In spoken language, piazza lingered longer than in print. It became a way that “grandpa and grandma talked,” its meaning understood by their grandchildren, but never becoming a treasured linguistic inheritance that they would pass on to subsequent generations. Like Nina Winn’s piazza itself, shorn from her home as Summer Street was widened from a quiet, rural road to busy east-west thoroughfare, the word piazza has vanished along with that past.
When I was a kid, growing up in a Boston Tenement, circa 1960, we referred to our back porch as a piazza.
My mom, a native New Englander, still refers to her deck overlooking a lake in NH as “the piazza”. I use the word occasionally too, not realizing it was out of style.
Loved reading this post on a beautiful afternoon at the start of Memorial Day Weekend. It seems we are having a revival of the idea of “piazza life” if you look at recent home furnishing catalogues and magazines you will see many items for outdoor rooms that would meet the description: “…All the comforts of home he finds outside. There are rugs and couches and cushions, hammocks little and big, settees and chairs and small nooks.”
Laura Notman
Arlington Heights
You’re right, Laura – and people (myself included) are turning enclosed porches back into open porches.
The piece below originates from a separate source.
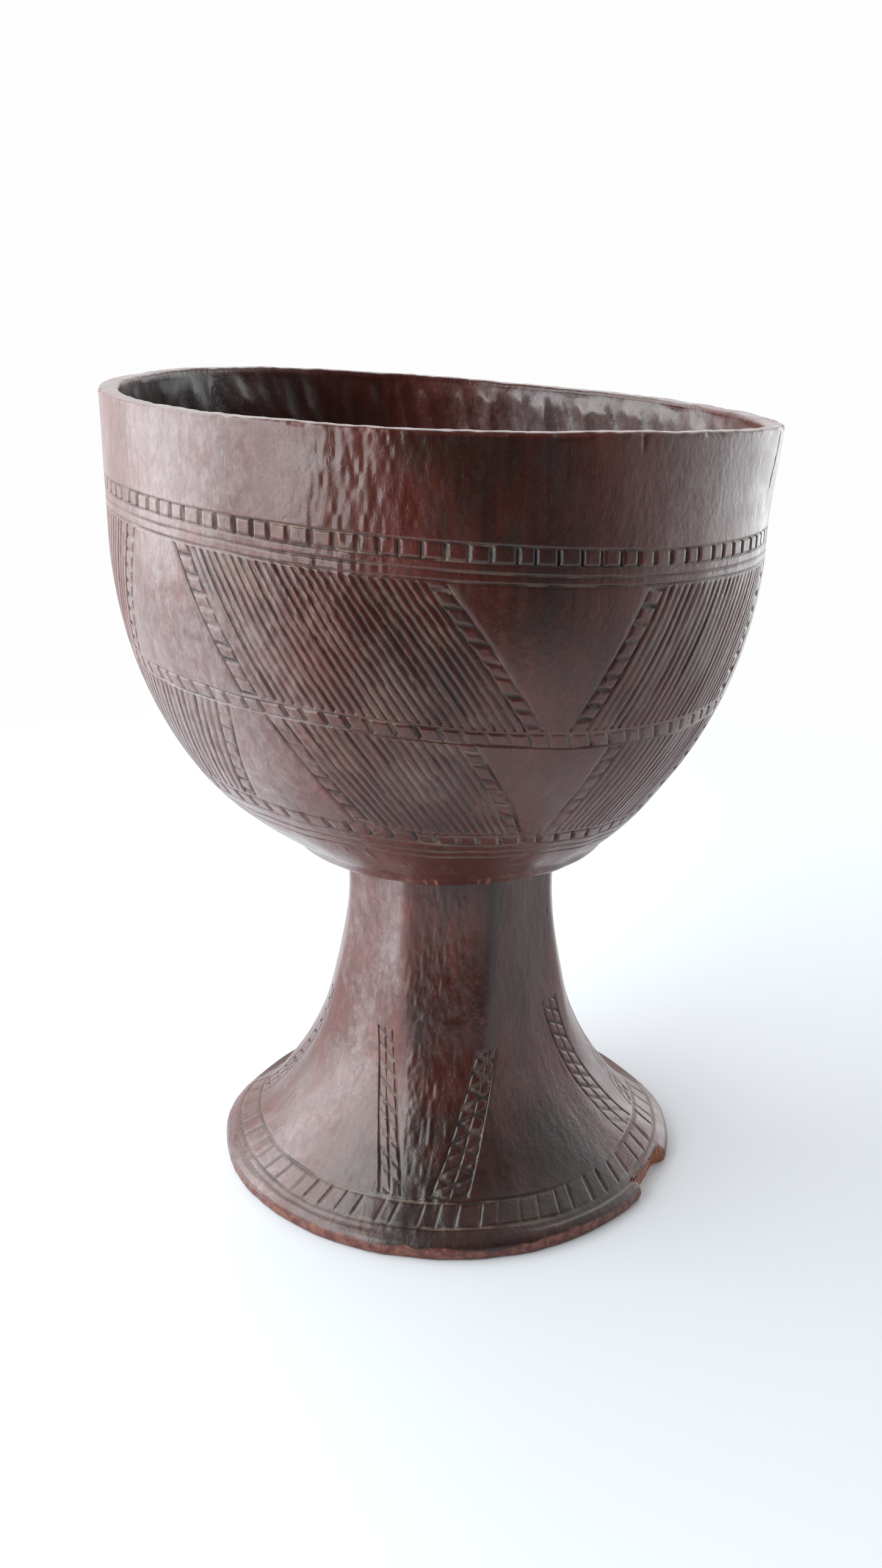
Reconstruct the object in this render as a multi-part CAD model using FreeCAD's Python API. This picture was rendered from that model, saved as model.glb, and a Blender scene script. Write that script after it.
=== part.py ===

Hi. My family is from Nova Scotia which has a huge historical tie to Mass. We have been in Nova Scotia since 1725. Every single one of my older relatives spent time in Boston. It has been bothering me forever why everyone here in rural Nova Scotia calls their porches or verandas “piazzas”. It seemed like such an exotic name for a rural Nova Scotia structure. From your archives I can now see how this came about given the constant movement between Nova Scotia and Mass. thank you for the work that you do.